WASHINGTON.- En los largos anales de la república norteamericana, la Casa Blanca ha tenido sus cuotas de perfidia y escándalo, de presidentes que engañaban a sus esposas y estafaban a los contribuyentes, que abusaban de su poder y de la confianza de la gente.
Pero desde que los padres fundadores salieron del Salón de la Independencia aquel fresco y claro día de hace 236 años, ningún presidente había sido relevado de su cargo por el voto popular y luego acusado de complotar para quedarse en el poder con una elaborada argucia de engaños e intimidaciones que conduciría a la violencia desatada en el recinto de Capitolio el 6 de enero de 2021.
Pero lo más pasmoso del procesamiento de este martes contra Donald Trump no es que sea la primera vez que un expresidente es acusado de un delito, o siquiera el segundo: Trump ya ostentaba ese récord. Porque por serios que sean los cargos por “pagos de silencio” y por el desmanejo de documentos clasificados, este tercer procesamiento en menos de cuatro meses es el que finalmente apunta al núcleo del problema, el que definirá el futuro de la democracia norteamericana.

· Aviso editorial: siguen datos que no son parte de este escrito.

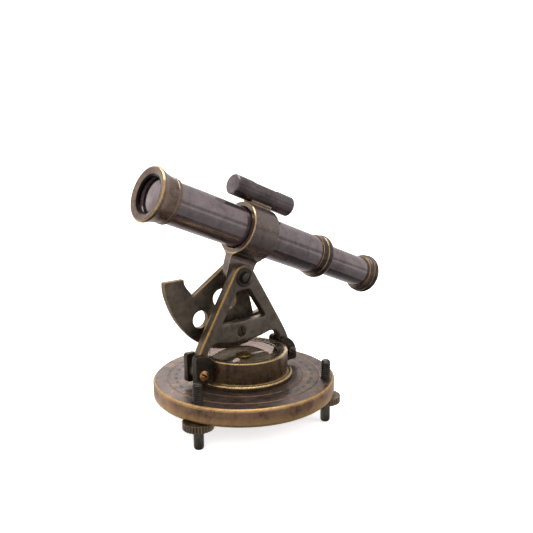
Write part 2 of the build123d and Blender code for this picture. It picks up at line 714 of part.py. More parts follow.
with BuildPart() as quadrant_rivets:
    for rivet_x in (-RIVET_X, RIVET_X):
        with BuildSketch(pivot_plane(NECK_Y0 + 0.05)):
            with Locations((rivet_x, 0)):
                Circle(RIVET_R)
        extrude(amount=SECTOR_BACK - NECK_Y0 + 0.15)
        # rear head
        with BuildSketch(pivot_plane(SECTOR_BACK + FIT)):
            with Locations((rivet_x, 0)):
                Circle(1.25)
        extrude(amount=0.4)
save(quadrant_rivets, "quadrant_rivets")

# -------------------------------------------------------------- telescope tubes
turned("main_tube", tele, tele_axis, [
    (TUBE_REAR, TUBE_RI), (TUBE_REAR, TUBE_R), (TUBE_FRONT, TUBE_R), (TUBE_FRONT, TUBE_RI),
])

bell_seat_r = TUBE_R + FIT
with BuildPart() as objective_bell:
    with BuildSketch(tele):
        with BuildLine():
            Polyline(
                (49.6, bell_seat_r), (49.6, 10.7), (50.0, 11.1), (51.4, 11.1), (51.8, 10.85)
            )
            Spline(
                (51.8, 10.85), (55.0, 11.3), (58.2, 12.15), (59.6, 12.75),
                tangents=((1, 0.05), (1, 0.35)),
            )
            ThreePointArc((59.6, 12.75), (60.7, 13.05), (61.6, 12.5))
            Polyline(
                (61.6, 12.5), (61.8, 11.9), (61.2, 9.9), (60.3, 8.5), (59.3, 8.3),
                (TUBE_FRONT + FIT, 8.3), (TUBE_FRONT + FIT, bell_seat_r), (49.6, bell_seat_r),
            )
        make_face()
    revolve(axis=tele_axis)
save(objective_bell, "objective_bell")

with BuildPart() as objective_lens:
    with BuildSketch(tele):
        with BuildLine():
            Line((57.0, 0), (57.0, LENS_R))
            Line((57.0, LENS_R), (58.0, LENS_R))
            Spline(
                (58.0, LENS_R), (58.75, 4.6), (TUBE_FRONT, 0), tangents=((0.22, -1), (0, -1))
            )
            Line((TUBE_FRONT, 0), (57.0, 0))
        make_face()
    revolve(axis=tele_axis)
save(objective_lens, "objective_lens")

turned("lens_retainer", tele, tele_axis, [
    (54.2, 8.1), (54.2, LENS_R), (56.95, LENS_R), (56.8, 8.1),
])

turned("tube_end_ring", tele, tele_axis, [
    (-43.8, TUBE_R + FIT), (TUBE_REAR - FIT, TUBE_R + FIT), (TUBE_REAR - FIT, DRAW_R + 0.06),
    (-51, DRAW_R + 0.06), (-51.4, DRAW_R + 0.4), (-51.4, 10.7), (-50.8, 11.4), (-50, 11.7),
    (-49, 11.75), (-48.2, 11.7), (-47.5, 11.3), (-47, 11.0), (-44.6, 10.85), (-43.8, 10.7),
])

# ------------------------------------------------------------------- draw tube
turned("draw_tube", tele, tele_axis, [
    (DRAW_REAR, DRAW_RI), (DRAW_REAR, DRAW_R), (DRAW_FRONT, DRAW_R), (DRAW_FRONT, DRAW_RI),
])

turned("draw_guide", tele, tele_axis, [
    (-24.0, DRAW_R + FIT), (-24.0, TUBE_RI - 0.06),
    (DRAW_FRONT, TUBE_RI - 0.06), (DRAW_FRONT, DRAW_R + FIT),
])

turned("diaphragm", tele, tele_axis, [
    (-23.0, 4.2), (-23.0, DRAW_RI - FIT), (-22.0, DRAW_RI - FIT), (-22.0, 4.6),
])

with BuildPart() as eyepiece_cap:
    with BuildSketch(tele):
        with BuildLine():
            Polyline((-84.6, DRAW_R + FIT), (-84.6, 8.9), (-85.2, 9.3), (-85.8, 9.35))
            ThreePointArc((-85.8, 9.35), (-86.7, 10.35), (-87.7, 10.55))
            ThreePointArc((-87.7, 10.55), (-88.4, 10.4), (-88.8, 10.1))
            ThreePointArc((-88.8, 10.1), (-89.6, 10.75), (-90.6, 10.75))
            ThreePointArc((-90.6, 10.75), (-91.5, 10.2), (-91.9, 9.2))
            Polyline(
                (-91.9, 9.2), (-91.9, 5.4), (-90.8, 4.4), (-90.1, 4.2), (-89.8, 4.2),
                (-89.8, EYE_LENS_R), (DRAW_REAR - FIT, EYE_LENS_R),
                (DRAW_REAR - FIT, DRAW_R + FIT), (-84.6, DRAW_R + FIT),
            )
        make_face()
    revolve(axis=tele_axis)
save(eyepiece_cap, "eyepiece_cap")

with BuildPart() as eye_lens:
    with BuildSketch(tele):
        with BuildLine():
            Line((DRAW_REAR, 0), (DRAW_REAR, EYE_LENS_R))
            Line((DRAW_REAR, EYE_LENS_R), (-88.1, EYE_LENS_R))
            Spline((-88.1, EYE_LENS_R), (-87.3, 3.6), (-87, 0), tangents=((0.3, -1), (0, -1)))
            Line((-87, 0), (DRAW_REAR, 0))
        make_face()
    revolve(axis=tele_axis)
save(eye_lens, "eye_lens")

# ------------------------------------------------------------------- level tube
tube_end = LEVEL_HALF_L - LEVEL_CAP_L
with BuildPart() as level_tube:
    with BuildSketch(level):
        with BuildLine():
            Polyline(
                (-tube_end, LEVEL_RI), (-tube_end, LEVEL_R),
                (tube_end, LEVEL_R), (tube_end, LEVEL_RI), close=True,
            )
        make_face()
    revolve(axis=level_axis)
    # viewing window in the top
    with BuildSketch(Plane(origin=level_origin + above * 2.0, x_dir=fore, z_dir=above)):
        SlotOverall(19.0, 5.4)
    extrude(amount=6.0, mode=Mode.SUBTRACT)
save(level_tube, "level_tube")

# here "front" is the objective end
for label, end in (("front", 1), ("rear", -1)):
    turned(f"level_cap_{label}", level, level_axis, [
        (end * (tube_end + FIT), 0), (end * (tube_end + FIT), LEVEL_R),
        (end * (LEVEL_HALF_L - 0.5), LEVEL_R), (end * LEVEL_HALF_L, LEVEL_R - 0.5),
        (end * LEVEL_HALF_L, 0),
    ])

turned("level_vial", level, level_axis, [
    (-14.2, 0), (14.2, 0), (14.0, 2.6), (12.8, 3.95), (-12.8, 3.95), (-14.0, 2.6),
])

# saddle that joins the level to the collar
with BuildPart() as level_saddle:
    with BuildSketch(across(tele_origin, SADDLE_HALF_L)):
        with Locations((0, COLLAR_R + 0.6)):
            Rectangle(6.4, 3.6)
    extrude(amount=2 * SADDLE_HALF_L)
    for seat_origin, seat_r in ((tele_origin, COLLAR_R), (level_origin, LEVEL_R)):
        with BuildSketch(across(seat_origin, 20)):
            Circle(seat_r + 0.01)
        extrude(amount=40, mode=Mode.SUBTRACT)
save(level_saddle, "level_saddle")
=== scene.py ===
"""A small bronze surveying instrument: levelling base, compass drum, A-frame and telescope.

It stands on z = 0 on three screws and turns about a vertical axis near the origin. The telescope
lies in the XZ plane, its objective towards -X and tilted up. The camera is on the -X -Y side.
"""

import math

import bmesh
import bpy
from mathutils import Matrix, Vector

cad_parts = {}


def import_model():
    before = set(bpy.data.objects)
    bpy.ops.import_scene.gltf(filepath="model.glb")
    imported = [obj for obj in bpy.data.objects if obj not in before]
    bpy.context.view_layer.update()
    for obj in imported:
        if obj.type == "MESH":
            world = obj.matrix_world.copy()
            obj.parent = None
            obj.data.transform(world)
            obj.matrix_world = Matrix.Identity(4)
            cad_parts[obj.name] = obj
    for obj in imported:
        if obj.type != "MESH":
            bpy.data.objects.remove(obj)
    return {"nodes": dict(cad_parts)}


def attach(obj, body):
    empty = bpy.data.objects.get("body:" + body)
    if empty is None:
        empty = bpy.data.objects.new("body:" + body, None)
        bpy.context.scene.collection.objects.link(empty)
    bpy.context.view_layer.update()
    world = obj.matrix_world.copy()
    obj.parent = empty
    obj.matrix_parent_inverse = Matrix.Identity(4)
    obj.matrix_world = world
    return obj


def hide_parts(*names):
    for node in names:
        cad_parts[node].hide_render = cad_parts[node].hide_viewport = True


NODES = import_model()["nodes"]
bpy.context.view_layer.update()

# Vertical axis and tilt axis, in metres
AXIS_X, AXIS_Y = -0.0216, -0.0011
PIVOT = Vector((AXIS_X, AXIS_Y, 0.0727))
TILT = math.radians(21.9)
SIGHT = Vector((-math.cos(TILT), 0.0, math.sin(TILT)))      # towards the objective
RISE = Vector((math.sin(TILT), 0.0, math.cos(TILT)))        # across the telescope, upwards
UP = (0.0, 0.0, 1.0)

# Heights and offsets, in millimetres
TUBE_UP, TUBE_Y = 22.75, 4.9    # telescope axis from the tilt axis
BASE_TOP = 22.7
DIAL_TOP = BASE_TOP + 8.2

# Level directions of the camera's view
AHEAD = Vector((0.637, 0.7705, 0.0))
LEFT = Vector((-0.7705, 0.637, 0.0))


def on_telescope(along, up, y):
    """A point along the telescope, above the tilt axis and across, in millimetres."""
    return PIVOT + SIGHT * (along / 1000) + RISE * (up / 1000) + Vector((0, y / 1000, 0))


# Turning axes as origin in millimetres and direction
UPRIGHT = (Vector((AXIS_X * 1000, AXIS_Y * 1000, 0.0)), UP)
TUBE = (on_telescope(0, TUBE_UP, TUBE_Y) * 1000, SIGHT)


def linear(rgb):
    """A 0-255 display colour as linear values."""
    out = []
    for value in rgb:
        value /= 255
        out.append(value / 12.92 if value <= 0.04045 else ((value + 0.055) / 1.055) ** 2.4)
    return (*out, 1.0)


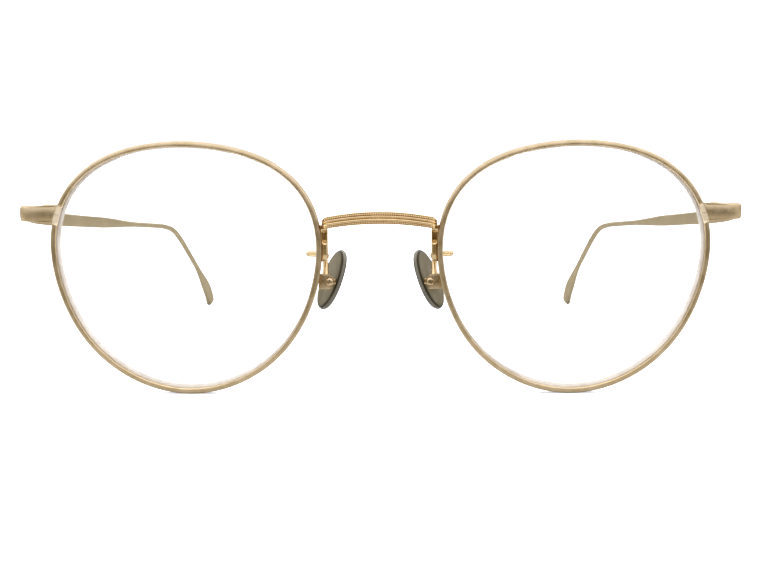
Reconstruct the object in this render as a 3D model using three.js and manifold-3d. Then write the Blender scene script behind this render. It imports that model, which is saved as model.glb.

En el núcleo del caso de Estados Unidos de América contra Donald J. Trump está nada menos que la viabilidad del sistema construido en aquel verano en Filadelfia. ¿Puede un presidente en ejercicio difundir mentiras sobre unas elecciones e intentar emplear el poder de su gobierno para anular la voluntad de los votantes sin consecuencias? La pregunta habría sido inimaginable hace solo unos años, pero el caso Trump plantea un espectro más familiar en países con historias de golpes de Estado, juntas y dictadores.
Los autores de la Constitución consideraban que la transferencia pacífica del poder era fundamental para la nueva forma de gobierno que estaban ideando. Se trataba de una innovación bastante radical en su época, en la que los reyes y emperadores solo abandonaban el poder por muerte natural o a punta de arma. En la recién nacida república, por el contrario, los fundadores establecieron límites al poder mediante mandatos presidenciales de cuatro años renovables únicamente por los votantes.